Всё и конец всего – это именно то, что сделал центром своего спектакля Николай Рощин. Абстрагируясь от времени и места действия, он показывает страдания людей, погруженных в грязную лужу Апокалипсиса. Именно Апокалипсис становится здесь героем нашего времени и главной его приметой. Герои помпезной польской трагедии играют в небольшом бассейне, наполненном мутноватой водицей, – лужа и есть. В эту лужу, на непосредственное место действия, они скатываются по водосточной трубе – как по канализации. На выбеленных мелом лицах застывают различной степени выразительности трагические маски. Святой звенит привешенными к руке шутовскими бубенцами. У ненасытной королевы Гвиноны рот перепачкан кровью ее жертв. А несчастный отец Лиллы – король венедов Дервид – оказывается единственным веселым клоуном среди застывших трагических масок: весело ковыляя по сцене-бассейну, он умильно жалуется "ой-ой-ой-ой-ой" и, хватая дочь за руку, приговаривает: "Лиллочка! Пошли домой". "Давайте попробуем еще раз!" – восклицает король Дервид (Иван Волков) всякий раз, когда действие заходит в безвылазный тупик.

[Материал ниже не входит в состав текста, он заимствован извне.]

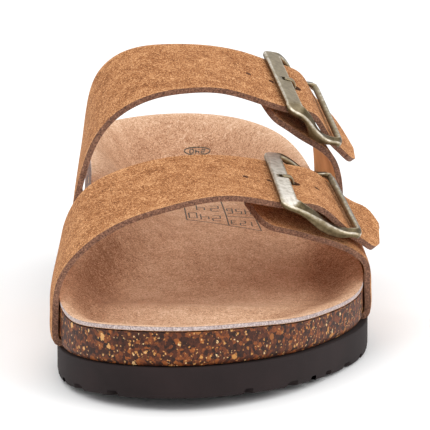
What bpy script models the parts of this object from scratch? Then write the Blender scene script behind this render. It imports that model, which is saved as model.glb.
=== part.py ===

Не надо жалеть актеров – барахтаясь в мутной водице Апокалипсиса, они не чувствуют себя так уж и некомфортно. Рощину удается достичь с ними большего взаимопонимания, чем с большинством зрителей – действие у него живет по своим, биомеханическим законам, где к месту и этюды Мейерхольда, и клоунская традиция XX века. Не привязывая свою постановку ни ко времени, ни к месту, ни к каким бы то ни было реалиям века, Рощин ставит трагедию Апокалипсиса, завершая ее этюдом, построенным на знаменитом опусе Ницше "Так говорил Заратустра". Бог умер – заявляют сидящие за длинным столом; их не двенадцать – одиннадцать, и вместо хлеба и вина (плоти и крови Господней) они хавают из мисок горячую погребальную гречневую кашу. Бог умер, говорят они, и все-таки – давайте попробуем еще раз.

Быть может, спектакль Рощина – это и впрямь блюдо для гурманов. Хотя основное удовольствие для зрителя не в том, чтобы разгадывать аллюзии, вспоминать короля Лира и средневековые мистерии, прислушиваться к кантате Перголези "Stabat Mater". Даже более того – быть может, интеллектуально беспомощный зритель был бы более любезен этому дивному спектаклю. Какая ему была бы разница, кто такой Словацкий и зачем Словацкому Мейерхольд. Рощин наследует той великой театральной традиции, в которой аттракцион сходится с мистерией, механика сталкивается с лирикой, не образуя никаких зазоров в месте стыка. Эта театральная органика не выдвигает на первое место зрелищность, но гарантирует ни с чем не сравнимое удовольствие от чистого театра.

Сегодняшняя театральная ситуация не может не говорить о некоторой общей убогости: смотреть нечего. Можно веселиться на Серебренникове, размножающем свои спектакли до бесконечности, или до упаду хохотать на средней руки антрепризе – наверное это и называется сегодня "коммерческий театр". За "другим" театром публики хлынула в другие залы – так, 39-я аудитория РАТИ постоянно ломится от желающих видеть легендарный курс Сергея Женовача, снова полны народу комнаты студии Анатолия Васильева на Поварской. Николая Рощин делает очень хороший, высококачественный некоммерческий театр. И хотя бы поэтому стоит дождаться следующих спектаклей в апреле этого года и – все-таки попробовать еще раз.